Today we’re going to talk about the need. Now, before you check out and say “Thanks Keith, but I know that people are going to Hell. What I need is to be able to witness to them,” you might be surprised by what I have to say on it.
Before we get to the surprising part, let’s get to the stuff you’re expecting me to say. Yes, there is a Hell. Please read the passage from Revelation again.
It's real. It's eternal. Once you get in, you’re never leaving. Is it literal fire? Here’s my answer to the question: If it isn’t literal fire like we understand fire, it’s worse. God has a tendency to use human terms that we can understand in order to convey spiritual reality that we haven’t experienced.
And everyone who doesn't have faith in Jesus Christ is going there. Any family that you have who’s not a believer. That really nice Jewish doctor who treats your mother. The kind Buddhist who’s polite to you in the grocery checkout line. This is what the Bible unambiguously teaches. You might disbelieve it or dispute it, but that's what it teaches.
Another reason? Please forgive me for stating the obvious, but I think we tend to forget it: Our Lord commanded it. The passage from Matthew is one of the most famous in the Bible, at least for those who take commands from the Lord seriously. The same God who told us “Don’t steal,” “Don’t commit adultery,” and “No other gods besides me,” also told us to go and make disciples of all nations. This is not an option.
The third reason is one you might not have thought before. In a man-centered culture, this escapes a lot of Bible-believing Christians. I heard it from John Piper, but I’m sure he’s not the one who originated it. Here it is: The glory and honor of God. Every person who's not believing in--and submitting to--Christ is depriving the Lord of the rightful glory and honor that belongs to him.

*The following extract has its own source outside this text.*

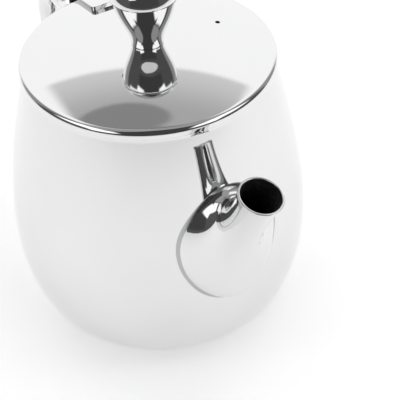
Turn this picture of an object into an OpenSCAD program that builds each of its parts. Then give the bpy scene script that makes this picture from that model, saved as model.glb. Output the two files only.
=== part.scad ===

That’s the conclusion I draw from the Ephesian passage. Why were you saved? Was it mainly for your sake? Was it out of compassion for you? Yes, he has compassion for you. Yes, you’re a beneficiary of all this. But you were not saved for your own sake. You were saved in order to bring glory to the One who saved you. See how many times Paul mentions this here: “Praise be to the God and Father of our Lord Jesus Christ. . .” “for the praise of his glory,” “to the praise of his glory.” This is why you were saved. Not to be too crude about it, but in a sense your purpose of existence and in salvation is to be. . . a living trophy. Forever and forever and forever my every being and action will be to praise and honor and magnify and worship and give credit to my Savior.
And he deserves it. Every bit of it. Every moment of it.
And the flip side of this, obviously, is that every person who’s out there who’s not part of this is depriving God of what belongs to him. That person is a thief.
That’s what I’d like to have as my main motivation, by the way. Compassion for the lost is a wonderful thing. If a believer is fervently witnessing because he doesn’t want anyone to go to Hell, I certainly don’t want to do anything to discourage him. And it is an issue of obedience to Christ’s explicit command. But most importantly, above all, I want my Savior to get what he deserves.
Lord Jesus, you deserve it. Every part of me, and every part of everyone else. You deserve the honor and praise and worship and thanksgiving. What can I do to help that along?